An English bookbinder and conservator who studied bookbinding under William Matthews at the Guilford College of Art, Surrey after which he attended the Royal College of Art, London. He then worked for three years with Roger Powell before entering as a partner in the firm of Powell and Waters in 1956. In this same year, Waters succeeded Powell as lecturer in bookbinding at the Royal College of Art. From 1956 to 1971, he executed a number of bindings for private collectors museums. and presentation, and worked with Powell in the repair and restoration of a number of valuable books in the libraries of Trinity College, Dublin, Aberdeen and Winchester Universities. and others. In 1966 Waters served as consultant to the Biblioteca Nazionale Florence, Italy, as Technicial Director for the restoration of flood-damaged collections and was principally responsible for the design and incorporation of the restoration system employed. From 1968 to 1971 he was codirector with James Lewis of a research project at the Imperial College of Science and Technology, London, relating to the conservation of library materials. In 1971 Waters was appointed Restoration Officer in the Preservation Office of the Library of Congress.
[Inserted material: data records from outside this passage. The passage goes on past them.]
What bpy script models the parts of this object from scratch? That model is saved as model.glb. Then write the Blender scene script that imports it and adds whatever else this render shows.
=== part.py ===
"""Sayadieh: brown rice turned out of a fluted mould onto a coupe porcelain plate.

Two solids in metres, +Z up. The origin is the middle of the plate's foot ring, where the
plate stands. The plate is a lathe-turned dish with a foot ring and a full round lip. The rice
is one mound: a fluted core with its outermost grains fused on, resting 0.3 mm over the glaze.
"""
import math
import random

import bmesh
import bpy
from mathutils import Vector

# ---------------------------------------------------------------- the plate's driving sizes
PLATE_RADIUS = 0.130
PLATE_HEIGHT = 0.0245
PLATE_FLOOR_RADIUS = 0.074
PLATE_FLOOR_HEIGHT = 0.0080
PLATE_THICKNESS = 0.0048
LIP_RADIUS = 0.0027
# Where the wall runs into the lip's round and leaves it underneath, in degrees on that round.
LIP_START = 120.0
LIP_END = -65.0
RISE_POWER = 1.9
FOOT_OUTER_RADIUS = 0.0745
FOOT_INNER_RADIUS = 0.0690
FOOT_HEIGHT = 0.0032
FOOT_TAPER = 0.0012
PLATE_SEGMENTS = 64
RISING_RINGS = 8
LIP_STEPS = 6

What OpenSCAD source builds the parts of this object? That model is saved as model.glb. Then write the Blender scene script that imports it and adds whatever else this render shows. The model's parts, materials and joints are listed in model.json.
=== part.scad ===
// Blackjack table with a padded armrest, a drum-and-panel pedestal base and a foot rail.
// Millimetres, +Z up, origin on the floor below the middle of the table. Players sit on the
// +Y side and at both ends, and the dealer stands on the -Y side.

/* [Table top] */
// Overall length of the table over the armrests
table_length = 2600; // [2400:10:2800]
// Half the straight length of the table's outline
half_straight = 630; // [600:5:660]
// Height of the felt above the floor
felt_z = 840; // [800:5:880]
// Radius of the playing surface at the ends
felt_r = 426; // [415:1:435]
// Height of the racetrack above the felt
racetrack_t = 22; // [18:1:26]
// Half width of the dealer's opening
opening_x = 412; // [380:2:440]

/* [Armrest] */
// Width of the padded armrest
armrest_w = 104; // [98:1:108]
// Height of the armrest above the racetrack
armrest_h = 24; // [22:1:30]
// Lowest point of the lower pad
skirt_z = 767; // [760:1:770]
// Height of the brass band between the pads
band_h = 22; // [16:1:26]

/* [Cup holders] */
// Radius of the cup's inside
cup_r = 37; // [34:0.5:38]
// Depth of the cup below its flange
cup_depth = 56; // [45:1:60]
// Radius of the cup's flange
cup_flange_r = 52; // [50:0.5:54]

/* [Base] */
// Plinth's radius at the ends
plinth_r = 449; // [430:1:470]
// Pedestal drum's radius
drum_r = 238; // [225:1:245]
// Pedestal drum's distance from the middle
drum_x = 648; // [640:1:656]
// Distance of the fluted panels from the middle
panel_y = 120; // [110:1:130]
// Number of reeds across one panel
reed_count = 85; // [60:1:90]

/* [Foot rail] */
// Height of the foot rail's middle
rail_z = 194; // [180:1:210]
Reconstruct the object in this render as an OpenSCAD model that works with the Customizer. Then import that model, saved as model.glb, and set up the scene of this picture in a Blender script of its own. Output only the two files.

There he inaugurated new concepts and programs relating to the conservation of the Library's extensive collection of books manuscripts, maps, and other archival materials.

Waters' philosophy has been rooted in the Bauhaus tradition of "fitness for purpose" in design, which through his extensive knowledge of book structure has found expression ranging from the binding of individual books to the planning of comprehensive conservation measures culminating in his now widely followed concept of "phased preservation."